Transfers between accounts held at the same financial institution are typically instant. For example, when moving money from a checking account to a savings account within the same bank, funds are usually available immediately. This internal processing avoids external networks.

Depositing cash at an ATM often results in immediate availability of funds, up to a certain limit set by the bank. However, check deposits via ATM or mobile app typically involve a hold period, ranging from one to five business days, depending on bank policy and the check amount. Larger checks or those from unfamiliar sources may experience extended holds.

International transfers generally take longer than domestic ones due to the complexities of different banking systems, currencies, and regulatory requirements. These transfers commonly take one to five business days, but can sometimes extend to a week or more. Intermediary banks and currency conversions frequently add to the processing time.

Factors Influencing Transfer Speed

Banks establish daily cut-off times, which are deadlines for initiating transactions to be processed on the same business day. If a transfer is submitted after this cut-off, it will not begin processing until the next business day, delaying its arrival. These times can differ by bank and by the type of transfer, often falling between 2:00 PM and 5:00 PM local time for many commercial banks.

Weekends and federal holidays significantly impact transfer timelines because banks do not process transactions on these non-business days. A transfer initiated on a Friday afternoon, for instance, may not begin processing until the following Monday, extending the overall time by several days. This applies to both the sending and receiving institutions, meaning holidays in either location can cause delays.

Individual bank processing policies and internal systems also play a role in transfer speed. While regulations mandate certain availability for wire transfers, banks have discretion within these guidelines. Older systems or specific internal workflows can sometimes lead to longer processing times.

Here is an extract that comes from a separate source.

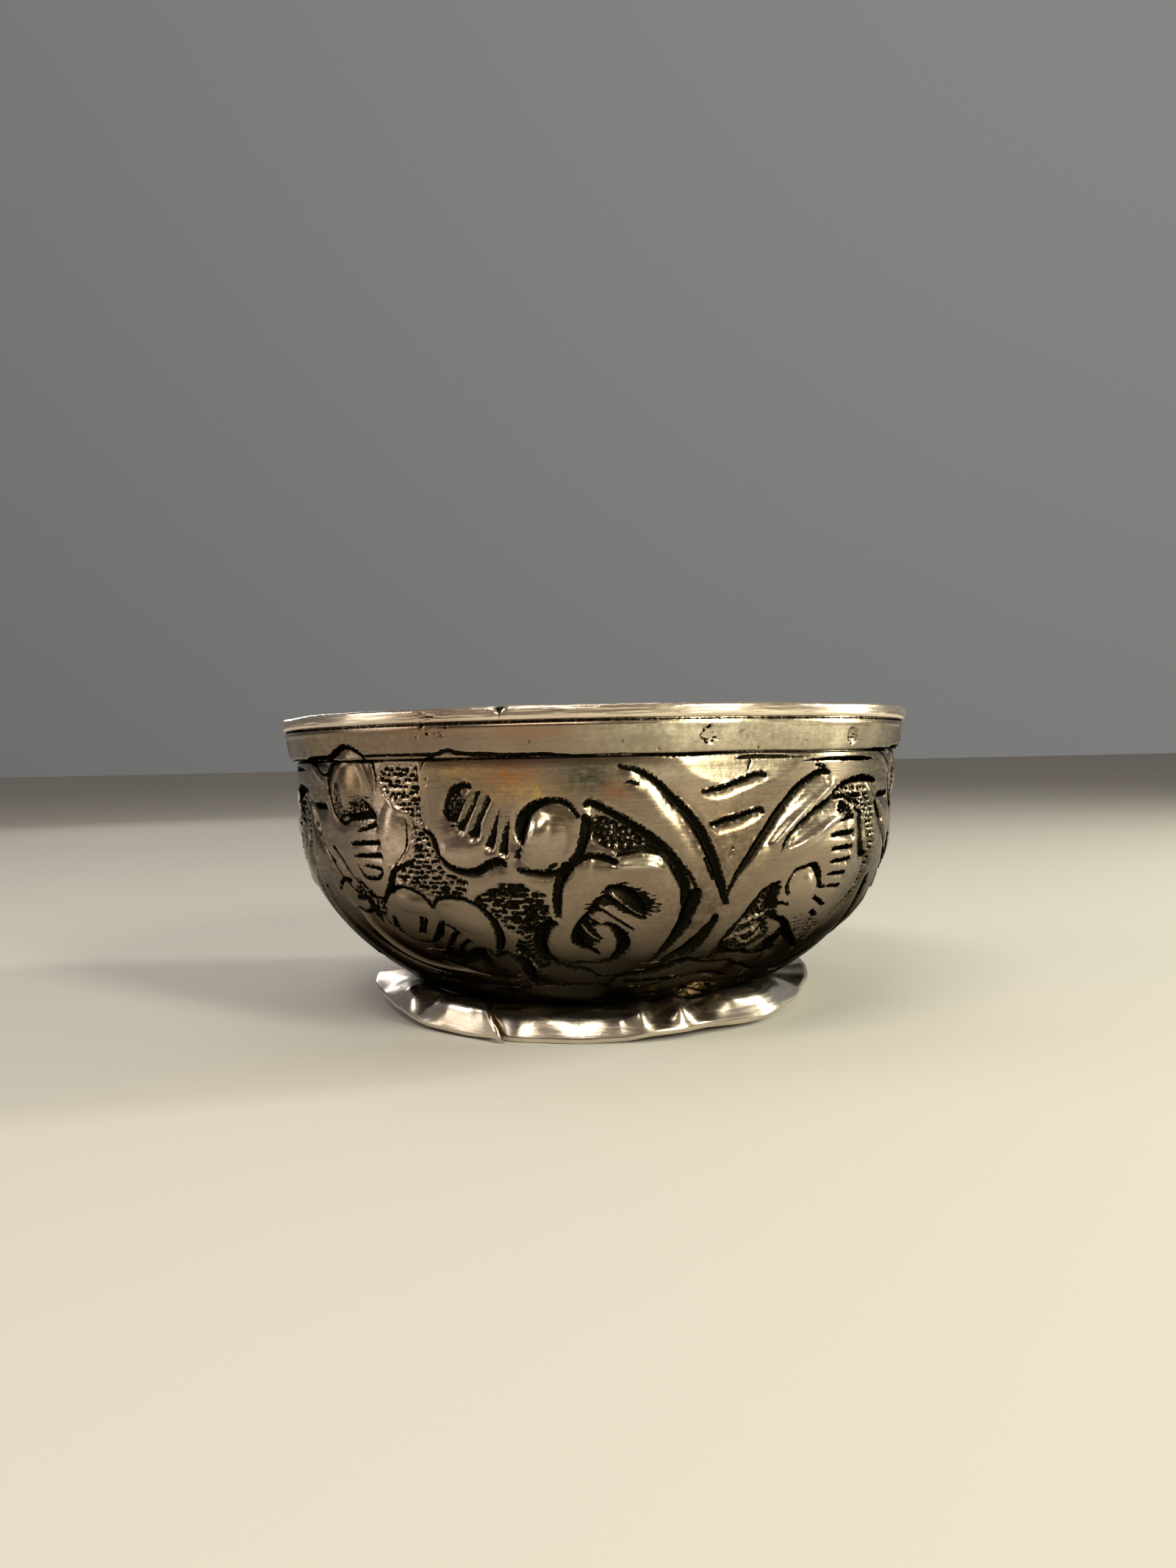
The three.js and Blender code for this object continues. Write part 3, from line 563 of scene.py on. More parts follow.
sideStrokes = [
    [(31.4, 12.5, 0.8), (29.8, 12.9, 1.0), (28.7, 13.6), (27.8, 14.3), (26.9, 15, 0.9), (26, 15.7),
     (25.3, 16.5, 0.85), (25, 17.3, 0.8), (25.3, 18, 0.7), (27.5, 18.4, 0.6), (31, 18.6)],
    [(31.5, 12.4, 0.6), (32, 13, 0.8), (32, 13.7, 0.95), (32.3, 14.3), (33, 14.9, 0.8), (34, 15.3, 0.65),
     (35.5, 15.5), (37, 15.8, 0.55), (38.3, 16.2, 0.6), (39.5, 16.8, 0.9), (41, 17.3, 0.9),
     (42.5, 17.7, 0.8), (44, 18.1), (46, 18.6, 0.5), (48, 19.1, 0.4)],
    [(28.5, 15.6, 0.3), (30, 15.4), (31.5, 15.6, 0.35), (32.1, 16.1), (31.9, 16.7, 0.3),
     (31.3, 17.2, 0.25), (30.3, 17.5, 0.1)],
    [(28, 14.7, 0.12), (29.3, 14.5), (30.5, 14.9), (32, 14.8)],
    [(34.6, 13.3, 0.06), (34, 12.7, 0.25), (34.1, 12.2, 0.3), (34.6, 11.7), (35.6, 11.4), (37, 11.3),
     (38.5, 11.2, 0.35), (39.8, 11.4, 0.4), (40.8, 11.9), (41.6, 12.5, 0.3), (42.3, 12.9, 0.2),
     (43.5, 13, 0.1)],
    [(33.5, 14.1, 0.35), (34.5, 14, 0.2), (36, 14.2, 0.04)],
    [(31, 10, 0.05), (32, 9.4, 0.2), (33, 9, 0.45), (34.5, 8.5, 0.6), (36, 8.1, 0.75), (37.5, 7.8),
     (39, 7.4, 0.7), (41, 7.1), (42.5, 6.8, 0.6), (44, 6.3), (46, 5.9, 0.65), (50, 5.6), (54, 5.5, 0.5),
     (58, 5.7, 0.2)],
    [(44, 6.7, 0.2), (46.5, 6.6), (48.7, 7)],
    [(45.5, 7.1, 0.35), (46.5, 7.3), (47.7, 7.8), (48.5, 7.8)],
    [(52.5, 8, 0.5), (52.8, 9), (52.8, 9.7), (53.3, 10.3), (54, 10.8), (55, 11)],
    [(42, 13.8, 0.2), (44, 14.2), (46, 14.6)],
    [(43.5, 15.1, 0.3), (45.6, 15.6)],
    [(61, 6.7, 0.4), (66, 6.7)],
    [(24.8, 18.5, 0.15), (29, 18.7, 0.3), (33.3, 18.85), (38.9, 18.9, 0.2)],
    [(29.7, 19.8, 0.3), (33.8, 20.5, 0.9), (38.4, 21.2, 0.3)],
    [(19.2, 19.3, 0.3), (25, 19.4, 0.25), (29, 19.5, 0.3)],
    [(35, 17.4, 0.3), (37, 17.9, 1.0), (38.5, 18.6, 0.6)],
]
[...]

International transfers face complexities that extend their timelines, including varying time zones, the need for currency exchange, and multiple intermediary banks. Each intermediary bank processes the transfer, adding to the overall duration. Different countries also have unique regulatory requirements that can necessitate additional compliance checks, further delaying the process.

Security and fraud checks are standard procedures that can temporarily hold funds. Banks monitor transactions for suspicious activity, and if a transfer triggers an alert, it may be paused for review. This protective measure is designed to safeguard accounts but can result in delays until the transaction is verified.

Differences in processing speeds or policies between the sending and receiving financial institutions can also affect the overall transfer time. Even if the sending bank processes a transaction quickly, delays can occur if the receiving bank has a slower internal process or different cut-off times.

Accurate information is foundational for timely transfers. Incorrect account numbers, routing numbers, or recipient names can lead to significant delays or even failed transactions. In many cases, if details are incorrect, the transfer may be rejected and returned to the sender, or it could be sent to an unintended recipient, requiring a complex recovery process.

Resolving Delays or Missing Funds

If a money transfer is delayed or appears to be missing, the first step involves verifying all transaction details. It is important to meticulously review your records, the sender’s confirmation, and the recipient’s account information for any inaccuracies. Double-checking the account number, routing number, and recipient name can often identify simple input errors that cause delays.

Next, check your own account activity for any pending transactions or recent deposits. Funds might be held by your financial institution for various reasons, such as a security review, but they may still be visible as a pending item. Sometimes, banks place temporary holds, especially on larger deposits, before making the funds fully available.

Contacting the sender is a logical next action. The sender can confirm that the transfer was initiated and provide a transaction ID or reference number. This unique identifier is crucial for tracking the transfer’s status with financial institutions.

If the issue persists, contact your bank’s customer service. When speaking with your financial institution, have all relevant information ready, including the transaction date, amount, names of both sender and receiver, account numbers, and any transaction IDs. Your bank can investigate the status of incoming or outgoing transfers on your behalf.

If you are the sender and your bank confirms the funds were successfully sent, advise the recipient to contact their bank. The recipient’s bank can then investigate the incoming transfer using the provided transaction details. This dual approach can often pinpoint where the delay has occurred within the banking system.

Understanding common reasons for holds can provide context for delays. Financial institutions may hold funds for large check deposits, suspicious activity, or concerns about the source of funds. Consumer protection regulations, such as Regulation E, address errors and unauthorized transactions. This regulation outlines the responsibilities of financial institutions to investigate reported errors and generally requires them to do so promptly, often within 10 business days, though extensions are possible.

In situations where direct resolution is not possible, a formal dispute process may be necessary. If a transfer is genuinely unauthorized or incorrect, Regulation E provides a framework for consumers to dispute such transactions. Consumers must notify their financial institution, verbally or in writing, with their name, account number, and a description of the error. The financial institution cannot delay an investigation pending a written confirmation from the consumer.